Choice "d" is correct. Both a limited partnership and a corporation:
1. Can only be created by statute, and
2. Each must file a copy of its certificate with the proper state agency. Choice "a" is incorrect. There are instances in which limited partners do vote on certain partnership matters (e.g., approve new general or limited partners). Choice "b" is incorrect. Limited partnership interests are not automatically exempt from the federal securities laws.
Choice "c" is incorrect. Limited partners do not owe a fiduciary duty to the limited partnership.

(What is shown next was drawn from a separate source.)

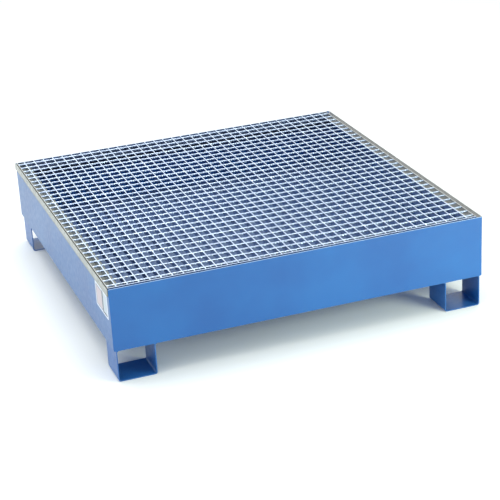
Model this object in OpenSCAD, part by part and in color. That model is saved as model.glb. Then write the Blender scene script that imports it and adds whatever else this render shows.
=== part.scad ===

Aarons Group, Limited Partnership, was formed by three brothers, Aaron, Barry, and Sam. Aaron is the general partner and devotes more than 60 hours per week to the business. Barry and Sam are limited partners who work for different companies having no relationship to the limited partnership. The partners' capital contributions are as follows: Aaron invested 20%. Barry and Sam invested 40% each.
During the formation of the limited partnership, the brothers signed an agreement that addresses how the brothers will split profits and losses. At year-end, the limited partnership enjoyed large profits due to high demand for the business' product line.
The profits will be divided:

  1. In proportion to each partner's capital contribution.
  2. According to the agreement.
  3. Equally.
  4. By determining by the amount of time and labor each partner devoted to the operation of the partnership.

Answer(s): B

Explanation:

Choice "b" is correct.
Rule: Partners in a limited partnership can agree as to how they will split profits and losses, with losses shared up to the amount of the limited partners' capital. Profits and losses are shared on the basis of percentages of capital contributions only in the absence of an agreement otherwise. Choices "a", "c", and "d" are incorrect, per the above rule.